The world soccer governing body, FIFA, is sending a special team to Kenya to lay the groundwork for the Kenya Football Federation (KFF) elections coming up in December. The FIFA officials, due 20 October, have been tasked with clearing the tracks to facilitate free and fair elections of the troubled national soccer office.
Leadership wrangles, accusations and counter-accusations have been dogging the federation for the last four years.
A group led by chair Mohammed Hatimy, and fully recognised by FIFA, is managing the affairs of the federation to the chagrin of a rival faction led by Sam Nyamweya, which claims the legitimate federation. The latter is recognised by the government.
The rest is history – the factions have taken each other to court, forcing FIFA to step in and threaten to ban Kenya, should the authorities kick out the FIFA-recognised administration. At one time, FIFA threatened to ban Kenya within 72 hours, after the High Court in Nairobi, ruled that the Hatimy administration was in office illegally.
It took the intervention of Prime Minister Raila Odinga, a soccer lover, who per suaded the world football governors to give Kenya time to put its house in order. The global soccer governors held their horses, giving the east Africans time to clean the mess.

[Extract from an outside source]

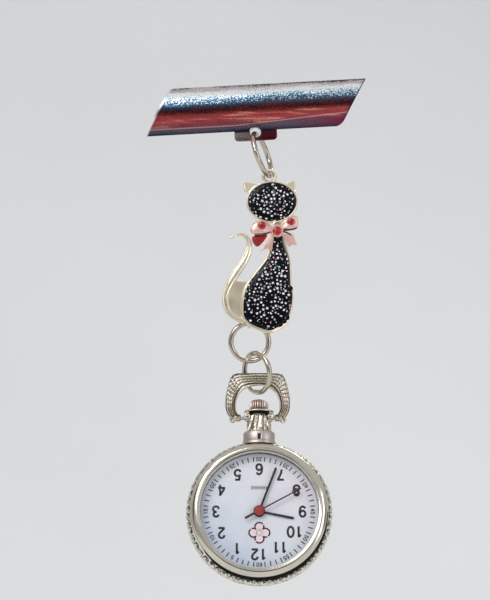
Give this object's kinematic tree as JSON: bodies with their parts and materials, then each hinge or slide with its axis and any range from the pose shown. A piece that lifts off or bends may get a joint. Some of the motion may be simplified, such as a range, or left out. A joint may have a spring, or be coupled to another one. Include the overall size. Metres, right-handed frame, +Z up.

In the 2010 World Cup/African Cup of Nations qualifier, Kenya has been seeded in the same pot with Burkina Faso, Zambia, Gabon and Benin. FIFA has also named the seeded teams in the event – Nigeria, Egypt, Cote d’Ivoire, Ghana and Cameroon.
FIFA will conduct the draws in Zurich, Switzerland, 22 October. The 20 teams will be drawn into five groups of four teams each.
The winners of each group qualify for the 2010 FIFA World Cup in South Africa, while the top three teams in each group book their tickets to the 2010 Africa Cup of Nations finals in Angola.